Germany had been a Kaiserreich — an Empire — for over fifty years. In this time, many rights had been extended to a larger population. It could be said that democracy had advanced, although the government responded to the Kaiser rather than the Reichstag, the parliament.
In the dramatic times at the end of World War I, in the hope to create a change that would please the Allies, Kaiser Wilhelm gave the chancellorship to Crown Prince Maximilian von Baden, who had always been of liberal feelings. After trying unsuccessfully to turn the Empire into a parliamentary monarchy, Von Baden opened the Reichstag to the Social Democratic Party (SPD). He immediately started to negotiate with the United States a possible peace, but didn’t find the favor he was hoping for.
The sense that the war was ending, and not favorably, arose in the country. The rebellion spread all over Germany, picked up by the bigger personalities of the Communist Party.
Hoping this would calm things down, removing the main connection between Germany and the war, Max von Baden resigned his chancellorship in the hands of the SPD leader, Friedrich Ebert, and urged Wilhelm II to abdicate.
This happened on November 9, 1918. Trying to prevent the Communists from proclaiming a socialist republic which would end up under the influence of Russia, one of Ebert’s fellow partymen, Philipp Scheidemann, proclaimed the Republic of Germany without any consultation. Only afterwards, in the town of Weimar in Thuringia, away from the mess in Berlin, the democratic Reichstag wrote its own constitution.
For the short time it lived, the Weimar Republic was indeed a beacon of democracy. It allowed large parts of the population to take part in the political life, a few for the first time ever. It was, in fact, the first German regime which granted the right to vote to women and full citizenship to Jews.
Engulfed, like all the Western world, in the dramatic social changes of the beginning of the twentieth century, the republic embraced it and made it its own.

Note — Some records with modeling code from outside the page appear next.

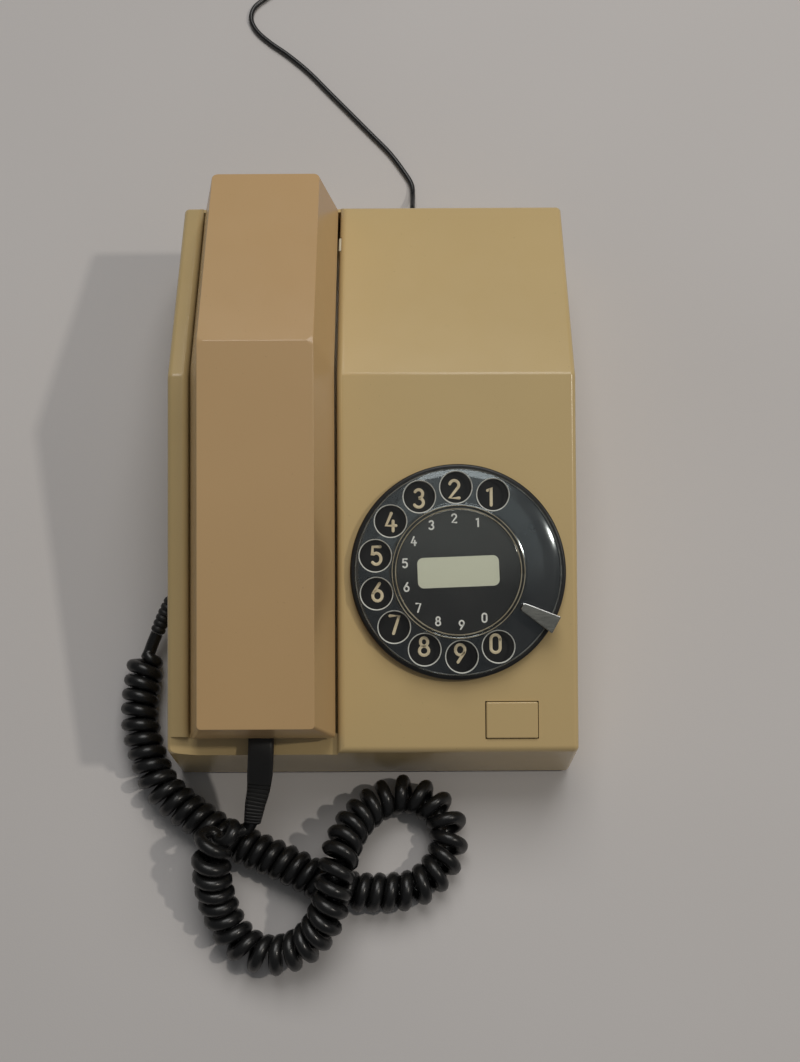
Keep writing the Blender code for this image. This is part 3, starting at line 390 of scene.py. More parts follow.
class Nodes:
    """Short way to wire one material's nodes."""

    def __init__(self, name):
        LOOK[name] = bpy.data.materials.new(name)
        LOOK[name].use_nodes = True
        self.tree = LOOK[name].node_tree
        self.shader = self.tree.nodes["Principled BSDF"]
        self.place = self.tree.nodes.new("ShaderNodeTexCoord").outputs["Object"]

    def add(self, kind, **values):
        node = self.tree.nodes.new(kind)
        for key, value in values.items():
            if key in node.inputs:
                node.inputs[key].default_value = value
            else:
                setattr(node, key, value)
        return node

    def link(self, source, target):
        self.tree.links.new(source, target)

    def noise(self, scale, detail=3.0, rough=0.55, stretch=(1, 1, 1)):
        mapping = self.add("ShaderNodeMapping", Scale=stretch)
        self.link(self.place, mapping.inputs["Vector"])
        node = self.add("ShaderNodeTexNoise", Scale=scale, Detail=detail, Roughness=rough)
        self.link(mapping.outputs["Vector"], node.inputs["Vector"])
        return node.outputs["Fac"]

    def spread(self, value, low, high, start=0.3, end=0.7):
        """value from start..end mapped to low..high."""
        node = self.add("ShaderNodeMapRange")
        node.inputs["From Min"].default_value = start
        node.inputs["From Max"].default_value = end
        node.inputs["To Min"].default_value = low
        node.inputs["To Max"].default_value = high
        self.link(value, node.inputs["Value"])
        return node.outputs["Result"]

    def blend(self, share, first, second):
        node = self.add("ShaderNodeMix", data_type="RGBA")
        for socket, value in ((node.inputs[6], first), (node.inputs[7], second)):
            if isinstance(value, tuple):
                socket.default_value = (*value, 1.0)
            else:
                self.link(value, socket)
        self.link(share, node.inputs[0])
        return node.outputs[2]

    def mottled(self, pattern, low, high):
        """A colour that wanders between two with a noise."""
        return self.blend(self.spread(pattern, 0.0, 1.0), low, high)

    def bump(self, height, distance, strength=1.0, below=None):
        node = self.add("ShaderNodeBump", Strength=strength, Distance=distance)
        self.link(height, node.inputs["Height"])
        if below is not None:
            self.link(below, node.inputs["Normal"])
        return node.outputs["Normal"]

    def finish(self, color=None, rough=None, normal=None, **values):
        for key, value in values.items():
            self.shader.inputs[key.replace("_", " ")].default_value = value
        if isinstance(color, tuple):
            self.shader.inputs["Base Color"].default_value = (*color, 1.0)
        elif color is not None:
            self.link(color, self.shader.inputs["Base Color"])
        if isinstance(rough, float):
            self.shader.inputs["Roughness"].default_value = rough
        elif rough is not None:
            self.link(rough, self.shader.inputs["Roughness"])
        if normal is not None:
            self.link(normal, self.shader.inputs["Normal"])
    def see_through(self, least):
        """A clear surface that reflects its least share seen square on and most of the light seen edge on."""
        facing = self.add("ShaderNodeLayerWeight", Blend=0.5)
        edge_on = self.add("ShaderNodeMath", operation="POWER")
        edge_on.inputs[1].default_value = 5.0
        self.link(facing.outputs["Facing"], edge_on.inputs[0])
        gloss = self.spread(edge_on.outputs[0], least, 0.9, 0.0, 1.0)
        clear = self.add("ShaderNodeBsdfTransparent")
        mix = self.add("ShaderNodeMixShader")
        self.link(gloss, mix.inputs[0])
        self.link(clear.outputs[0], mix.inputs[1])
        self.link(self.shader.outputs[0], mix.inputs[2])
        self.link(mix.outputs[0], self.tree.nodes["Material Output"].inputs["Surface"])

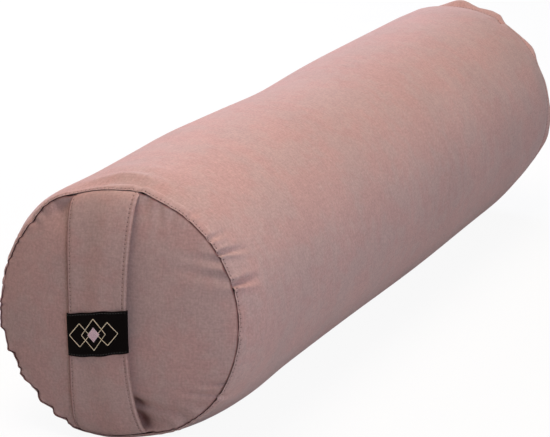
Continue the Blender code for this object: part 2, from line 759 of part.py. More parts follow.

Freedom of expression was widely recognized, giving rise to an extraordinary diversity of papers, magazines and publishing houses. Philosophy and literature flourished. Many artistic movements — Expressionism, Dadaism, the Neue Sachlichkeit, to mention only a few — were at home in Germany and found there their highest form of expression. New ways of creating design, using new materials and new industrial processes arose (Bauhaus).
In a society that had been extremely strict under the Empire and had known the rebellion after the war, sensuality and sexual impulses became an ever more common way of expression, especially when meeting the sexual liberation common to all the Western world. It was in Germany that the first institute for the study of sexuality was founded by Dr Magnus Hirschfeld, who was an activist in the movement for the rights of homosexuals. The Reichstag even discussed the practice of abortion and contraception, which should have been available freely.
It has often been speculated that the republic, born in messy times and always moving on rocky ground, never really had a chance for success. Socialists, social democrats and Communists, who should have been the republic’s paladins, never supported it as much as they should (or could) have, disappointed as they were with what they considered only small improvements. They expected a lot more from democracy.
Besides, the republic had many enemies who gladly pointed out its weaknesses.
One weakness was the political divisiveness. The republic’s parliamentary situation was always shaky. There was never a majority who could safely govern, because even inside the same political areas there was no agreement. Both the left and the right were divided into many smaller groups and entities that seldom came to an agreement. This created mistrust in the population, who generally believed politicians were corrupt and selfish.
This mistrust was good soil for any kind of conspiracy theory. The most followed was the Dolchstoßlegende — the stab in the back. It theorized that Germany was actually winning the war (Germans had firmly believed it to the end. Besides, they were led to believe so) and the November 1918 surrender was engineered by socialists, liberals and Jews in Germany’s civilian government. It wasn’t at all the result of military defeat or exhaustion. The fact that the new bourgeois government signed the hated Treaty of Versailles, and that the military generals didn’t even participate in the meeting, made this belief even stronger. Many right-wing parties used this theory for gaining momentum, and none better than Adolf Hitler’s NSDAP.
Weakness was the inclination of the republic to come to terms and compromise with forces that were their natural opponents. For example, in the revolutionary times, the government had to compromise with the army in order to bring back law and order, in spite of the Reichswehr being one of its strongest enemies.
Today, though, historians tend to agree that the SPD had very little choice. The compromises they accepted were not out of weakness or indecision. If they hadn’t accepted them, the republic’s life would probably have been even shorter.
But maybe the ultimate weakness of the republic was the exceptional power the constitution gave to the president. In times of crisis, he could jump the Reichstag and take his own decisions, as the old emperor would.
This constitutional provision is widely considered one of the main causes that would eventually allow the Third Rich to rise to power.